Maybe that's too little in Obama's eyes, but it hardly validates Obama's fictions about the last eight years. Let us also recall that Bush's Wall Street bailout efforts were largely indistinguishable from Obama's. Indeed, Obama's treasury secretary, Timothy Geithner, was the co-pilot for Bush's treasury secretary, Hank Paulson. Now that Geithner's in the captain's chair, there haven't been many course corrections.
But perhaps the bigger picture is backwards as well.
First, one needs to remember that the New Deal was not the assault on big business that its fans claim. FDR may have talked a good game about going after "economic royalists," and he did love confiscatory personal income taxes. But he and his Brain Trust also loved cartels, big businesses and other "big units" of society. The notion that big business and big government are at war with one another is one of the great enduring myths of the 20th century. The truth is that ever since Teddy Roosevelt abandoned his love of trust-busting, progressives have liked big businesses big, really big. The bigger the business, the more reliable the partner for big government.
That's why any huge corporation that plays ball on health care, or "green jobs," or countless other initiatives, is hailed as a "forward-thinking" or "progressive" company. Companies such as GE, which stands to make billions from Obama's energy proposals, are vital sidekicks in the new era of public-private partnerships. Why is Obama working tirelessly to save Detroit automakers? Because GM is a wonderful poster boy for peddling nationalized health care, and UAW is an indispensable cog in the Democratic Party.
Hillary Clinton's health-care plan required working with large corporations and other firms. It was little guys for whom she had nothing but contempt. When warned her plan would crush smaller businesses, she shrugged, "I can't go out and save every undercapitalized entrepreneur in America."

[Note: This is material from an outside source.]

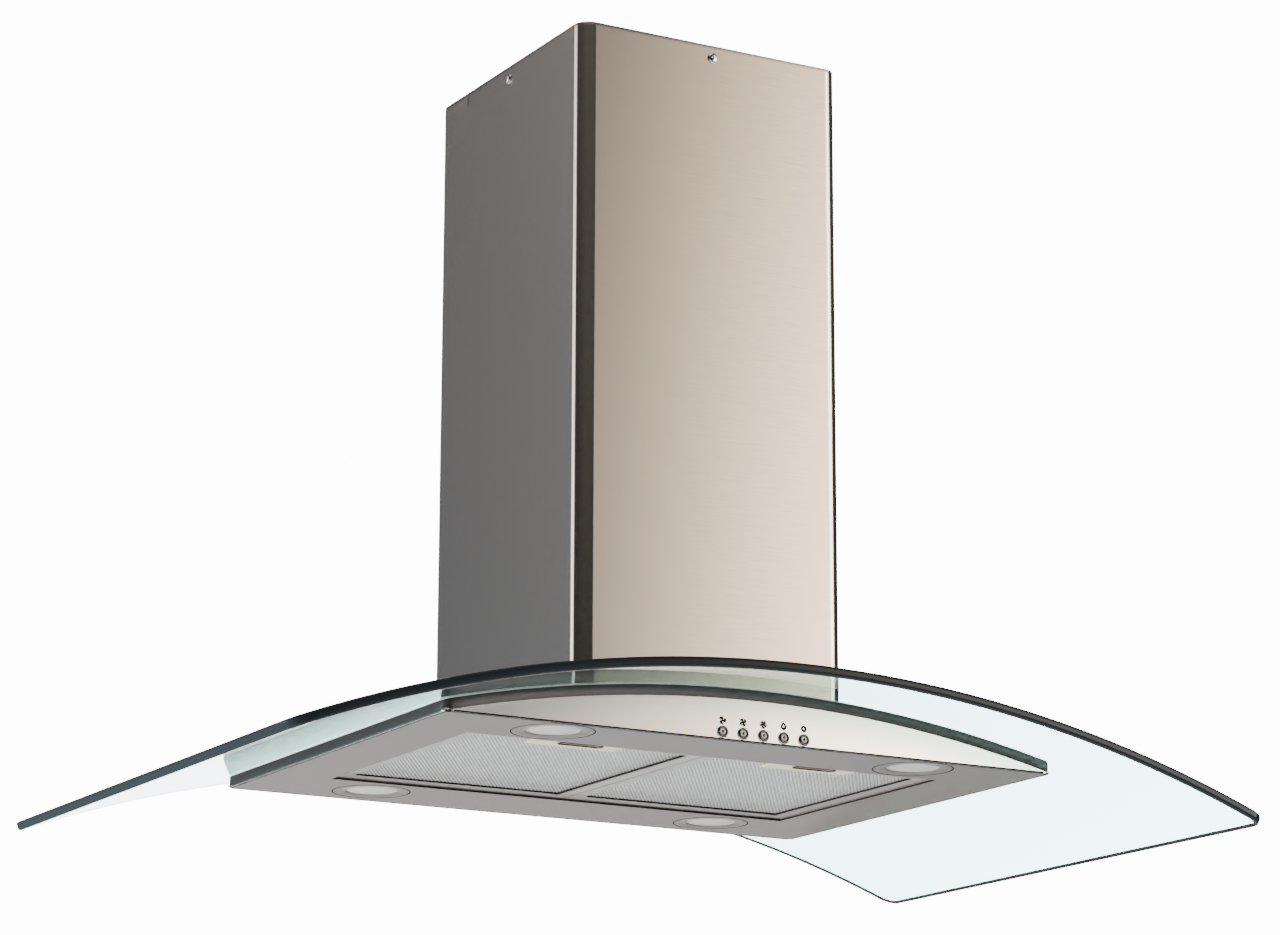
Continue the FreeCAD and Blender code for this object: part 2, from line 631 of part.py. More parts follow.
def glass_canopy():
    """Arched glass with square-cut ends, rounded corners, an air window and four bolt holes."""
    body = new_body("glass_canopy")
    section = new_sketch(body, "XZ_Plane")
    half = "Sizes.glass_span / 2"
    inner = arc(section, "Sizes.glass_radius", half)
    outer = arc(section, GLASS_TOP, f"({half} * {GLASS_TOP} / Sizes.glass_radius)")
    for end, x in ((1, value(half)), (2, -value(half))):
        stretch = value(GLASS_TOP) / value("Sizes.glass_radius")
        edge = section.addGeometry(
            Part.LineSegment(
                arc_point("Sizes.glass_radius", x), arc_point(GLASS_TOP, x * stretch)
            )
        )
        section.addConstraint(Sketcher.Constraint("Coincident", edge, 1, inner, end))
        section.addConstraint(Sketcher.Constraint("Coincident", edge, 2, outer, end))
    pad(body, section, "Sizes.glass_depth", both_ways=True)
    thickness = value("Sizes.glass_thickness")
    round_edges(body, lambda edge: abs(edge.Length - thickness) < 1e-3, "Sizes.glass_corner")
    window = new_sketch(body)
    centred_rectangle(window, "Sizes.window_width", "Sizes.window_depth")
    pocket(body, window, "Sizes.canopy_depth", both_ways=True)
    round_corners(
        body, "Sizes.window_width / 2", "Sizes.window_depth / 2", "Sizes.window_corner"
    )
    holes = new_sketch(body)
    four_circles(holes, "Sizes.rail_spacing", "Sizes.bolt_spacing", "1.5 * Sizes.bolt_diameter")
    pocket(body, holes, "Sizes.canopy_depth", both_ways=True)


def arched_ring(body, low, high, outline_inset, width):
    """A band between two arcs, run round the canopy's outline."""
    section = new_sketch(body, "XZ_Plane")
    arched_band(section, low, high, f"(Sizes.canopy_width / 2 - {outline_inset})")
    pad(body, section, f"Sizes.canopy_depth - 2 * {outline_inset}", both_ways=True)
    outline = new_sketch(body)
    centred_rectangle(outline, "2 * Sizes.canopy_width", "2 * Sizes.canopy_depth")
    rounded_rectangle(
        outline,
        f"Sizes.canopy_width - 2 * {outline_inset}",
        f"Sizes.canopy_depth - 2 * {outline_inset}",
        f"Sizes.canopy_corner - {outline_inset}",
    )
    pocket(body, outline, "Sizes.canopy_depth", both_ways=True)
    hollow = new_sketch(body)
    inset = f"(2 * {outline_inset} + 2 * {width})"
    centred_rectangle(
        hollow, f"Sizes.canopy_width - {inset}", f"Sizes.canopy_depth - {inset}"
    )
    pocket(body, hollow, "Sizes.canopy_depth", both_ways=True)


def glass_seal():
    """Clear strip between the glass and the trim."""
    body = new_body("glass_seal")
    arched_ring(
        body,
        f"({SEAL_BOTTOM} + Sizes.seal_gap)",
        "(Sizes.glass_radius - Sizes.seal_gap)",
        "Sizes.seal_inset",
        "(Sizes.trim_width - 5 * Sizes.seal_inset)",
    )


def edge_trim():
    """Dark trim under the glass, notched below for the canopy frame's ledge."""
    body = new_body("edge_trim")
    arched_ring(body, TRIM_BOTTOM, SEAL_BOTTOM, "0", "Sizes.trim_width")
    foot = new_sketch(body, offset="-Sizes.trim_height")
    centred_rectangle(foot, "2 * Sizes.canopy_width", "2 * Sizes.canopy_depth")
    pocket(body, foot, "Sizes.trim_height + Sizes.sheet_gauge", forwards=True)
    step = new_sketch(body, offset="-Sizes.trim_height")
    centred_rectangle(
        step, "Sizes.canopy_width - Sizes.hem_width", "Sizes.canopy_depth - Sizes.hem_width"
    )
    pocket(body, step, "Sizes.trim_height + 2 * Sizes.sheet_gauge", forwards=True)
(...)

Again, this is hardly a new story. Chiefly under the auspices of the National Recovery Administration, the New Dealers sought to create huge cartels and trade associations that could work side by side with economic planners. Small and independent firms, from movie theaters to dry cleaners to poultry distributors, were hounded and harassed by a government determined to "rationalize" the economy by sweeping away all those pesky-but-innovative competitors. Would Barney Frank rather work with one giant Fannie Mae that will always take his phone calls and do his bidding, or a thousand smaller firms that would need to be herded like cats? I think we already know the answer.
Everyone agrees that we are spending trillions of dollars on firms "too big too fail." Many of these firms got so big because politicians in both parties liked to have important businessmen take their phone calls, do their bidding and fund their campaigns. And maybe, just maybe, the lesson from the financial crisis isn't to get big business and big government even more involved with each other, but to finally bust the trust between them.